For full-year 2025, management raised guidance on both production and capital expenditures, reflecting increased operated activity and organic well proposals. Management highlighted:

  • Continued focus on extended lateral development to drive returns
  • Potential for opportunistic acquisitions, with flexibility built into CapEx guidance

Takeaways

Vitesse’s Q3 results reinforce its identity as a disciplined capital allocator with a bias toward operational efficiency and dividend resilience.

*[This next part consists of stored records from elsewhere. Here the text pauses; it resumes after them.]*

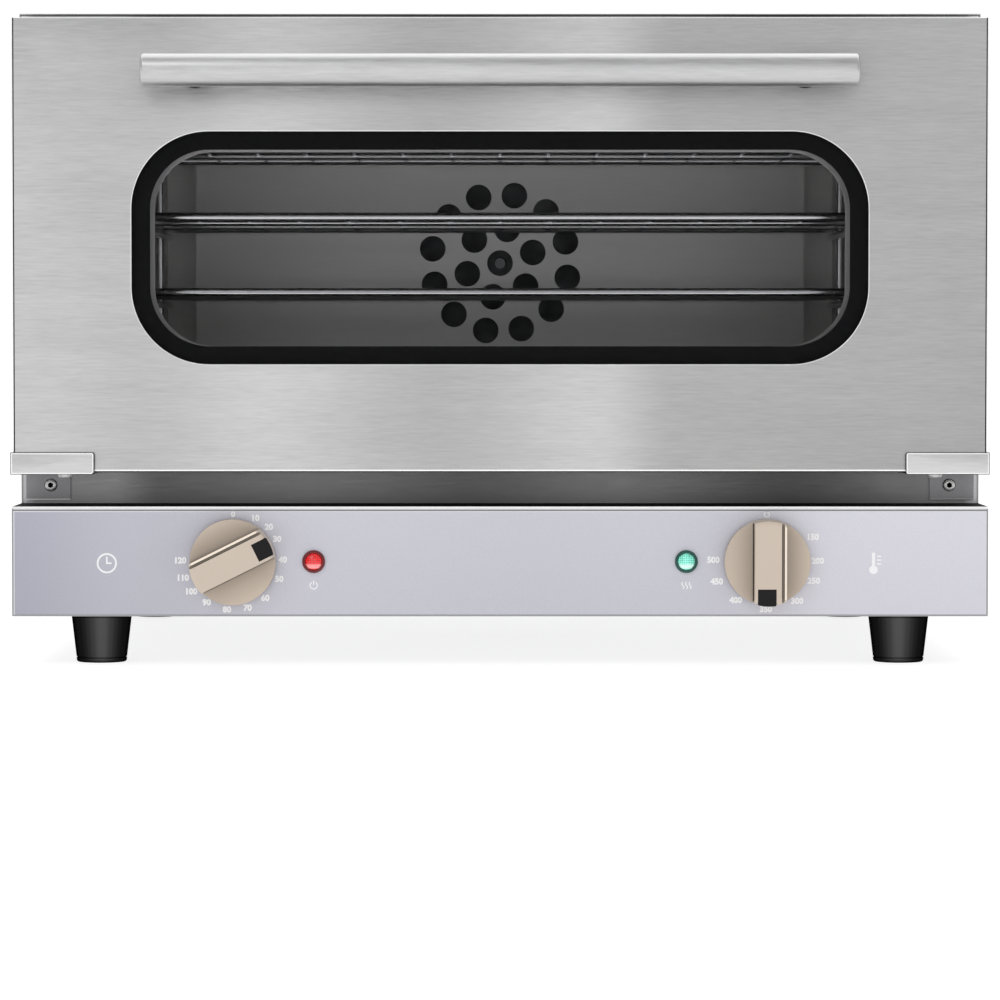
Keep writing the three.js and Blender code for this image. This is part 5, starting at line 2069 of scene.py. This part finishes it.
@dataclass
class WireRack(SubAssembly):
    """A chromed wire rack: a round frame, cross wires and two stays under them."""

    level: str = "lower"
    body: Body = Body.RACK_LOWER
    frame_radius: float = 3.0 * MM
    wire_radius: float = 1.6 * MM
    stay_radius: float = 2.2 * MM
    corner: float = 9 * MM
    wires: int = 13

    def build(self) -> None:
        """Builds the rack."""
        node = f"wire_rack_{self.level}"
        low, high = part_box(node)
        r, middle = self.frame_radius, (low.z + high.z) / 2
        left, front, right, back = low.x + r, low.y + r, high.x - r, high.y - r
        pieces = [
            wire_loop("rack_frame", (left, front, middle), (right, back, middle), r, self.corner)
        ]
        step = (high.x - low.x - 2 * r) / (self.wires + 1)
        x, z = left + step, middle + self.wire_radius / 2
        first = rod("wire", (x, front, z), (x, back, z), self.wire_radius, 12)
        pieces.append(first)
        pieces += [copied(first, "wire", (i * step, 0, 0)) for i in range(1, self.wires)]
        under = middle - self.stay_radius / 2
        for share in (1 / 3, 2 / 3):
            y = low.y + share * (high.y - low.y)
            stay = rod("stay", (left, y, under), (right, y, under), self.stay_radius, 16)
            pieces.append(stay)
        rack = smooth(joined(f"{node}_finished", pieces), 40.0)
        self.place(rack, self.body, Finishes.CHROME, "wire_chrome", node)


@dataclass
class FanSide(SubAssembly):
    """The fan behind its baffle, the ring heater round it and the motor that turns it."""

    hole_radius: float = 9 * MM
    hole_pitch: float = 24 * MM
    twist: float = 0.3
    screw_inset: float = 16 * MM
    past: float = 5 * MM

    def build(self) -> None:
        """Builds the fan side."""
        self._baffle()
        self.sheet("fan_impeller", Finishes.ALLOY, "cast_alloy", Body.FAN, 0.2 * MM)
        self.sheet("motor_shaft", Finishes.HINGE, "hinge_steel", Body.FAN, 0.4 * MM)
        heater = refined(self.copy_of("heating_element"), 2)
        self.place(heater, Body.CABINET, Finishes.HEATER, "heater_sheath", "heating_element")
        self.sheet("fan_motor", Finishes.ALLOY, "cast_alloy", edge=0.9 * MM)

    def _baffle(self) -> None:
        """Opens the baffle's holes to true circles and adds its thumbscrews."""
        low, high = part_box("fan_baffle")
        z = middle_of("fan_impeller")[2]
        start, end = (0, low.y - self.past, z), (0, low.y + self.past, z)
        model = rod("hole", start, end, self.hole_radius, 32)
        holes = [model]
        for ring in (1, 2):
            for i in range(6 * ring):
                angle = 2 * math.pi * (i + ring * self.twist) / (6 * ring)
                reach = ring * self.hole_pitch
                offset = (reach * math.cos(angle), 0, reach * math.sin(angle))
                holes.append(copied(model, "hole", offset))
        baffle = weld(cut(self.copy_of("fan_baffle"), *holes))
        soften(baffle, 0.25 * MM)
        self.place(baffle, Body.CABINET, Finishes.LINER, "liner_steel", "fan_baffle")
        inset = self.screw_inset
        xs, zs = (low.x + inset, high.x - inset), (low.z + inset, high.z - inset)
        places = [(x, low.y, z) for x in xs for z in zs]
        grip = [(5.5 * MM, 0.0), (6 * MM, 0.5 * MM), (6 * MM, 5 * MM), (5.2 * MM, 6 * MM)]
        screw = turned("thumbscrew", grip, places[0], Facing.FRONT, 24)
        row = soften(repeated("baffle_thumbscrews", screw, places), 0.3 * MM)
        self.place(row, Body.CABINET, Finishes.SCREW, "wire_chrome")


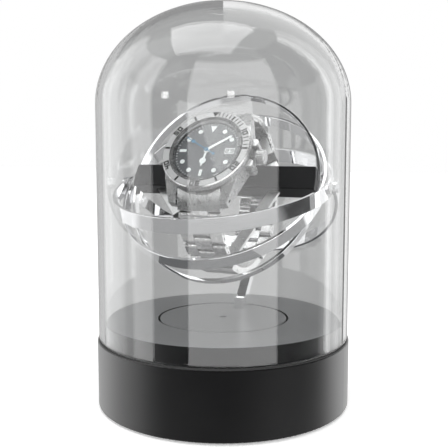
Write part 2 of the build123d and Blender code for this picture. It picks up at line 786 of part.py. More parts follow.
def numeral(digits, height):
    """Block numerals drawn from straight strokes, centred on the current place."""
    width = DIGIT_WIDTH * height
    stroke = DIGIT_STROKE * height
    level = {"a": height / 2, "g": 0, "d": -height / 2}
    post = {"b": (width / 2, 1), "c": (width / 2, -1), "e": (-width / 2, -1), "f": (-width / 2, 1)}
    for place, digit in enumerate(digits):
        shift = (place - (len(digits) - 1) / 2) * (width + 1.9 * stroke)
        for segment in SEGMENTS[digit]:
            if segment in level:
                with Locations((shift, level[segment])):
                    Rectangle(width + stroke, stroke)
            else:
                across, up = post[segment]
                with Locations((shift + across, up * height / 4)):
                    Rectangle(stroke, height / 2 + stroke)


with BuildPart() as movement:
    peg(WATCH.offset(CASE_Z + 1.2), 12.8, DIAL_TOP - CASE_Z - 1.6)
    peg(WATCH.offset(DIAL_TOP - 0.4), 0.8, 1.0)
    peg(WATCH.offset(DIAL_TOP + 0.6), 0.55, 0.5)
    peg(WATCH.offset(DIAL_TOP + 1.1), 0.3, 0.4)
finish(movement, "movement")

with BuildPart() as dial:
    peg(WATCH.offset(DIAL_TOP - 0.4), DIAL_R, 0.4)
    bore(WATCH.offset(DIAL_TOP - 0.4), 0.8, 0.4)
    with BuildSketch(WATCH.offset(DIAL_TOP)):
        with Locations((DATE_X, 0)):
            Rectangle(DATE_W, DATE_H)
    extrude(amount=-0.2, mode=Mode.SUBTRACT)
finish(dial, "dial")

with BuildPart() as date_window:
    with BuildSketch(WATCH.offset(DIAL_TOP - 0.2)):
        with Locations((DATE_X, 0)):
            Rectangle(DATE_W, DATE_H)
    extrude(amount=0.22)
finish(date_window, "date_window")

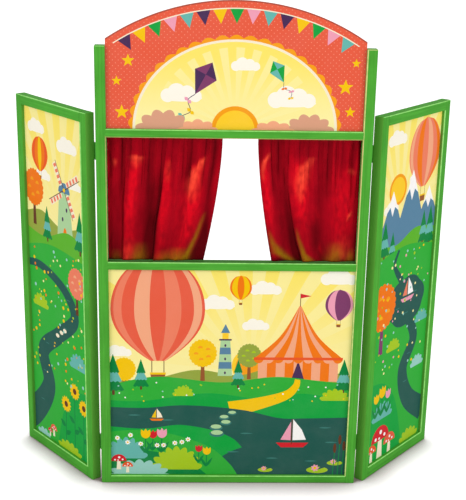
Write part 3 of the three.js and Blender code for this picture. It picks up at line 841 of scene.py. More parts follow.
header = [("coral_ground", rectangle(0.3, -0.02, 0.3)), *under_arch("coral_rim", 0.001, 1.05, 0.0034)]
header += [("sun_rim", frilled(0, 0, 0.2235, 0.1975, 46, 0.035)), ("cream", spot(0, 0, 0.214, 0.188, 80)),
           ("sky", spot(0, 0, 0.2085, 0.183, 80))]
header += rays(0, 0, 0.172, 15)
header += [("sun_rim", wedge(0, 0, 0.05, 0, 180, 26)), ("sun", wedge(0, 0, 0.041, 0, 180, 26))]
header += cloud(-0.112, 0.066, 0.085) + cloud(0.118, 0.058, 0.1) + cloud(0.02, 0.13, 0.06)
header += kite(-0.062, 0.115, 0.075, 62, ("plum", "deep_plum"), ("pink", "yellow", "teal", "red"))
header += kite(0.085, 0.128, 0.05, 118, ("green", "teal"), ("orange", "pink", "yellow"))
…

  • Operational Leverage: Extended laterals and under-budget well completions are structurally improving returns on invested capital, setting a new baseline for future development economics.
  • Strategic Inventory: The company’s growing well inventory and concentrated Bakken footprint provide a long runway for growth, especially as activity migrates into previously non-core areas.
  • Watch for Deal Flow: Investors should monitor acquisition activity and the cadence of operated development as management balances opportunism with dividend protection.

Conclusion

Vitesse Energy’s Q3 2025 performance demonstrates a careful balance of growth and risk mitigation, with extended lateral drilling and disciplined acquisitions supporting both near-term cash generation and long-term inventory depth. The company’s approach to capital allocation and hedging positions it well to weather commodity cycles while maintaining a strong dividend commitment.

Industry Read-Through

The shift toward extended lateral development is becoming a structural theme in the Bakken and broader U.S. shale landscape, with operators seeking to maximize returns and minimize per-foot costs. Vitesse’s experience suggests that non-core acreage can become core as drilling technology and operator activity migrate, a dynamic that may play out across other basins. Disciplined capital allocation—prioritizing shareholder returns and inventory depth over growth for growth’s sake—remains a differentiator in a consolidating, capital-constrained sector. Investors in oil and gas should watch for similar inventory and capital discipline signals among peer operators.